Jumping off the previous point, ensure your data is also nurtured. It might take time to do, but it’s vital in this digital age to keep your data clean so it can be easily understood. Eliminate duplicate information, merge or split data sets as necessary, rebuild missing data, and in general, ensure smooth sailing down every avenue your donors may come to your donation page through. With data kept clean, your organization will have more concise information on how many donors, supporters, potential constituents, and more accurate revenue numbers, so be sure to prioritize data hygiene.

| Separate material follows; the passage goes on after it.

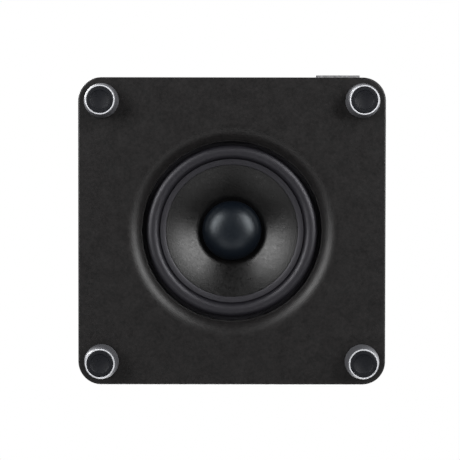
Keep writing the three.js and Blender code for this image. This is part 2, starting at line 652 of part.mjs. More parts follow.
function knob() {
  const low = PANEL_FACE + KNOB_CLEARANCE;
  const high = low + KNOB_HEIGHT;
  const hollow = 6.2;
  const body = turned([
    [0, -POT_DEPTH + 3.4], [SHAFT_RADIUS, -POT_DEPTH + 3.4], [SHAFT_RADIUS, BUSHING_TOP + 1.5],
    [hollow, BUSHING_TOP + 1.5], [hollow, low], [KNOB_RADIUS, low], [KNOB_RADIUS - 0.7, high - 1],
    [KNOB_RADIUS - 1.6, high], [0, high],
  ], 20);
  return cut(body, [block(1.2, 8, high - 0.8, high + 1, 0, 5)]);
}

function potentiometer() {
  const outer = 8.5;
  const bore = SHAFT_RADIUS + GAP;
  return turned([
    [0, -POT_DEPTH], [outer, -POT_DEPTH], [outer, PANEL_BACK - GAP], [BUSHING_RADIUS, PANEL_BACK - GAP],
    [BUSHING_RADIUS, BUSHING_TOP], [bore, BUSHING_TOP], [bore, -POT_DEPTH + 3], [0, -POT_DEPTH + 3],
  ], 16);
}

function lineJack() {
  const base = PANEL_FACE + GAP;
  const bore = 1.8;
  return turned([
    [0, -8], [JACK_TAIL_RADIUS, -8], [JACK_TAIL_RADIUS, base], [6.2, base], [6.2, base + 1.2],
    [4.2, base + 1.2], [4.2, base + 10], [bore, base + 10], [bore, base + 2], [0, base + 2],
  ], 16);
}

const PHASE_SWITCH_DEPTH = 7;

function phaseSwitchBody() {
  const top = PANEL_BACK - GAP;
  const channel = block(...PHASE_SLOT, -2.5, top + CUT_OVERRUN);
  return cut(block(24, 9, -PHASE_SWITCH_DEPTH, top), [channel]);
}

const ROCKER_PIVOT_Z = 1.5;
const BEZEL_THICKNESS = 1.6;

function rockerFrame() {
  const low = PANEL_FACE + GAP;
  const bezel = plate(roundedRect(17, 25, 1.5), low, low + BEZEL_THICKNESS, 3);
  const body = block(...ROCKER_BODY, -14, low + 0.5);
  const well = block(11.4, 19.8, -6, low + CUT_OVERRUN);
  return cut(join(bezel, [body]), [well]);
}

// The rocker's ends are arcs round its pivot, and its face is a shallow valley.
function powerRocker() {
  const width = 10.6;
  const radius = 9.3;
  const right = arcPoints(0, 0, radius, -12, 32, 4);
  const left = right.map(([y, z]) => [-y, z]).reverse();
  const outline = [...right, [0, 3.4], ...left].map(([y, z]) => new THREE.Vector2(y, z));
  const bar = plate(new THREE.Shape(outline), -width / 2, width / 2);
  const [xAxis, yAxis, zAxis] = [[0, 1, 0], [0, 0, 1], [1, 0, 0]].map((v) => new THREE.Vector3(...v));
  return bar.applyMatrix4(new THREE.Matrix4().makeBasis(xAxis, yAxis, zAxis));
}

// An appliance inlet with three flat pins; the two upper corners of its socket are cut off.
function powerInlet() {
  const low = PANEL_FACE + GAP;
  const [socketWidth, socketHeight, chamfer] = [24, 16.4, 4];
  const [w, h] = [socketWidth / 2, socketHeight / 2];
  const corners = [
    [-w, -h], [w, -h], [w, h - chamfer], [w - chamfer, h], [chamfer - w, h], [-w, h - chamfer],
  ];
  const socket = new THREE.Shape(corners.map(([x, y]) => new THREE.Vector2(x, y)));
  const floor = low + 1.8 - 15;
  const flange = plate(roundedRect(31, 24, 2), low, low + 1.8, 3);
  const housing = join(flange, [block(...INLET_BODY, -18, low + 0.5)]);
  const hollow = cut(housing, [plate(socket, floor, low + CUT_OVERRUN)]);
  const pins = [[-7, -2.2], [7, -2.2], [0, 2.4]].map(([x, y]) => block(2, 4, floor - 1, floor + 12, x, y));
  return join(hollow, pins);
}

function heatSink() {
  const [width, length, base, fin, fins] = [56, 60, 5, 2, 8];
  const top = PANEL_BACK - GAP;
  const pitch = (width - fin) / (fins - 1);
  const tools = [];
  for (let i = 0; i < fins - 1; i++) {
    const middle = -width / 2 + fin / 2 + pitch * (i + 0.5);
    tools.push(block(pitch - fin, length + CUT_OVERRUN, -24 - CUT_OVERRUN, top - base, middle));
  }
  return cut(block(width, length, -24, top), tools);
}

function amplifierBoard() {
  const [front, back] = [-14, -15.6];
  const parts = [
    rod(9, -40, back + 0.5, 14).translate(-62, 20, 0), rod(9, -40, back + 0.5, 14).translate(-40, 20, 0),
    rod(11, -32, back + 0.5, 16).translate(48, 18, 0), block(20, 20, -18, back + 0.5, 8, 10),
  ];
  return join(block(170, 76, back, front), parts);
}

function transformer() {
  return turned([
    [9, -34], [31, -34], [34, -31], [34, -4], [31, -1], [9, -1],
  ], 24);
}

addMesh(panel, 'amp_gasket', amplifierGasket(), FOAM);
addMesh(panel, 'amp_plate', amplifierPlate(), PANEL_FINISH);
PANEL_CORNER_SCREWS.forEach(([x, y], i) => {
  const seat = PANEL_FACE + GAP;
  const length = seat + PANEL_SCREW_LENGTH - 2;
  const shape = panScrew(3.6, 1.3, WOOD_SCREW_RADIUS, length);
  const screw = addMesh(panel, `amp_screw_${i + 1}`, shape, BLACK_STEEL);
  screw.position.set(x, y, seat);
});

for (const [label, x] of [['gain', GAIN_X], ['crossover', CROSSOVER_X]]) {
  addMesh(panel, `${label}_knob`, knob(), BLACK_PLASTIC).position.set(x, KNOB_Y, 0);
  addMesh(panel, `${label}_pot`, potentiometer(), STEEL).position.set(x, KNOB_Y, 0);
}
JACK_X.forEach((x, i) => {
  addMesh(panel, `line_in_jack_${i + 1}`, lineJack(), GOLD).position.set(x, JACK_Y, 0);
});

addMesh(panel, 'phase_switch_body', phaseSwitchBody(), STEEL).position.set(PHASE_X, KNOB_Y, 0);
const phaseSlider = block(...PHASE_KNOB, -2.1, PANEL_FACE + 3.2);
const phaseAtRest = PHASE_X + PHASE_TRAVEL / 2;
addMesh(panel, 'phase_slider', phaseSlider, BLACK_PLASTIC).position.set(phaseAtRest, KNOB_Y, 0);

addMesh(panel, 'rocker_frame', rockerFrame(), BLACK_PLASTIC).position.set(ROCKER_X, POWER_Y, 0);
const rocker = addMesh(panel, 'power_rocker', powerRocker(), BLACK_PLASTIC);
rocker.position.set(ROCKER_X, POWER_Y, ROCKER_PIVOT_Z);
rocker.rotation.x = THREE.MathUtils.degToRad(-POWER_TILT);

addMesh(panel, 'power_inlet', powerInlet(), BLACK_PLASTIC).position.set(INLET_X, POWER_Y, 0);
const lens = rod(LENS_RADIUS, -6, PANEL_FACE + 1.2, 10);
addMesh(panel, 'status_lens', lens, LENS).position.set(LENS_X, POWER_Y, 0);

addMesh(panel, 'heat_sink', heatSink(), ALUMINIUM).position.set(-54, -24, 0);
addMesh(panel, 'transformer', transformer(), WINDING_TAPE).position.set(42, -24, 0);
addMesh(panel, 'amp_board', amplifierBoard(), RESIN_BOARD).position.set(0, 53, 0);

export default group;
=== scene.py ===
"""The looks of a compact down-firing subwoofer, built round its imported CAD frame.

Shapes are described in millimetres and turned into metres as each mesh is made. Most round
pieces are rings of points joined into a skin; the back panel's pieces are described in the
panel's own frame, with x to the right and y up as seen from behind, and z outwards.
"""

import json
import math

import bmesh
import bpy
import numpy as np
from mathutils import Matrix, Vector


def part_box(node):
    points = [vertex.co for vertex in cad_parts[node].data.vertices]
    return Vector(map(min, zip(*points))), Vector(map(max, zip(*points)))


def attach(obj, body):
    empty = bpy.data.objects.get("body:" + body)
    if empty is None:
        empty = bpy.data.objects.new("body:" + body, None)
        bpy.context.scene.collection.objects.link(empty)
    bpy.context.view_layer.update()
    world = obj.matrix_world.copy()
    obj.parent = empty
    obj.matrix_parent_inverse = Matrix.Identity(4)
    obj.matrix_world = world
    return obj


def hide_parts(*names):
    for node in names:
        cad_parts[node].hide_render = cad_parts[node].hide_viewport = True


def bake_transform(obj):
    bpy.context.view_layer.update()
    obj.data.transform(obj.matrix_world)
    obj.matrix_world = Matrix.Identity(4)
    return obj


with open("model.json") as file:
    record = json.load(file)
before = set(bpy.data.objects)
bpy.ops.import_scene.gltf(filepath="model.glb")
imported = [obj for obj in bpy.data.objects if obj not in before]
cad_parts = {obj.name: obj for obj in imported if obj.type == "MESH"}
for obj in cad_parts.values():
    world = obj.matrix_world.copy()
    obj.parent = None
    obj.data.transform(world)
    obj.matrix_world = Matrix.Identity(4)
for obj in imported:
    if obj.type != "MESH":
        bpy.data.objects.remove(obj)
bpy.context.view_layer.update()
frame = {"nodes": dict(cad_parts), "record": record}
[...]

- Going Forward: Step-by-Step
Above all, remember: It’s a process. You need to slowly build one layer at a time to ensure the most secure foundation to build your fundraising machine. It’s also iterative. Not all efforts may produce the lottery-winning dopamine rush all fundraisers hope to achieve, but with data, you’ll be able to uncover flaws, successes, and even potential new prospects that can all build to better future fundraising.
Conclusion: Best of Luck – And Don’t Hesitate To Call!

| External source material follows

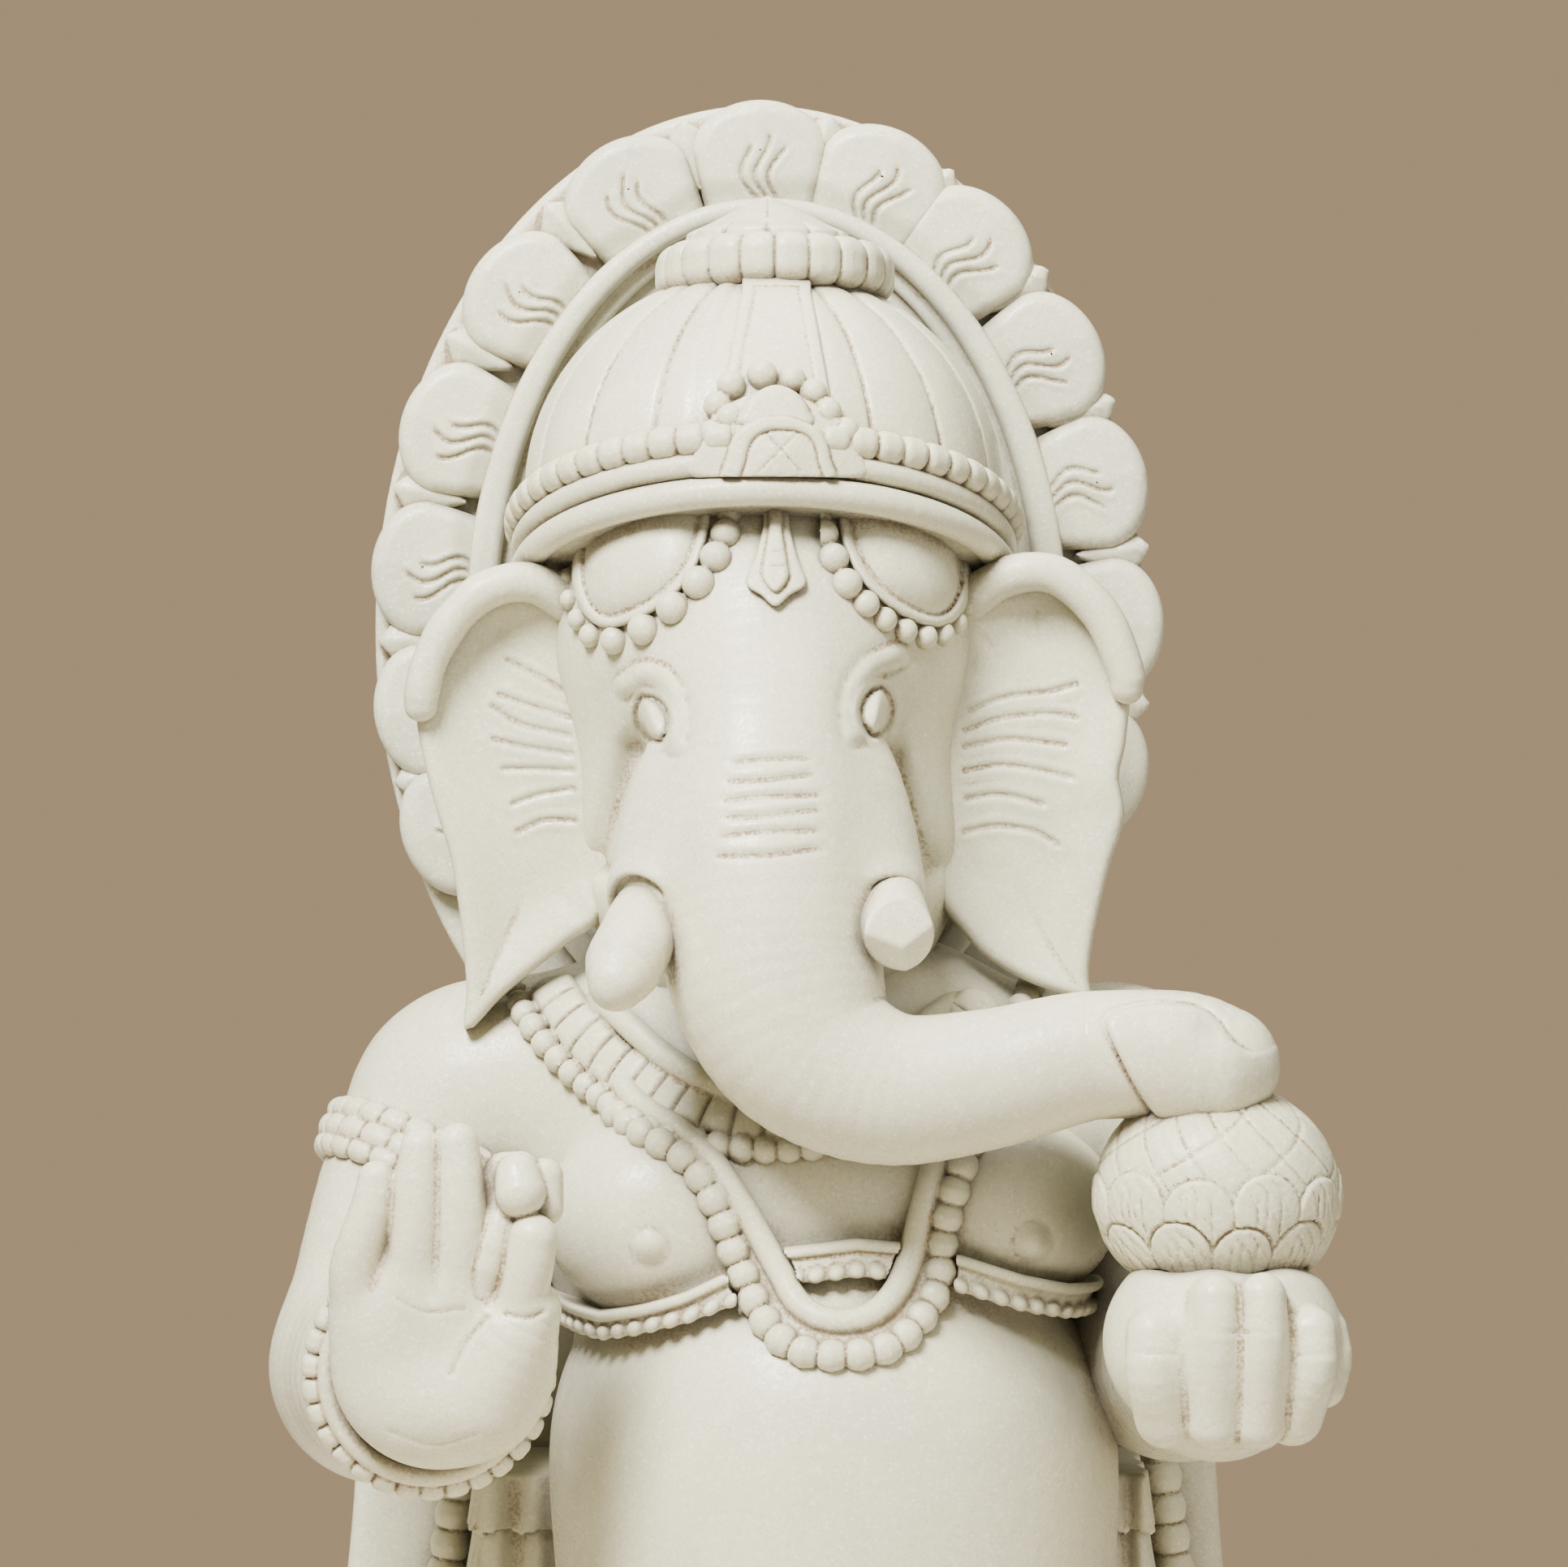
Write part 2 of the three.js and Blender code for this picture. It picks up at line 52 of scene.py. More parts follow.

As a fundraiser with 33 years experience, I can say without hesitation there’s never been a moment where opportunity has been so abundant for the world of philanthropy (and I have the data to back it up: please see our Foodbank Report for deeper analysis on all these topics). This windfall of donors, combined with the increased need of Food Banks, amplified by a surge in digital adoption is a sure recipe for a once-in-a-generation opportunity to grow your organization, truly.
It’s my hope you found this blog enlightening and insightful. In this unprecedented time, the opportunities ahead might seem hard to see. But our collective expertise, research, and data at this year’s Food Bank Summit was truly an illuminating light shining through the fog of the storm – which is why I’m glad to have this chance to share with you the many findings we had.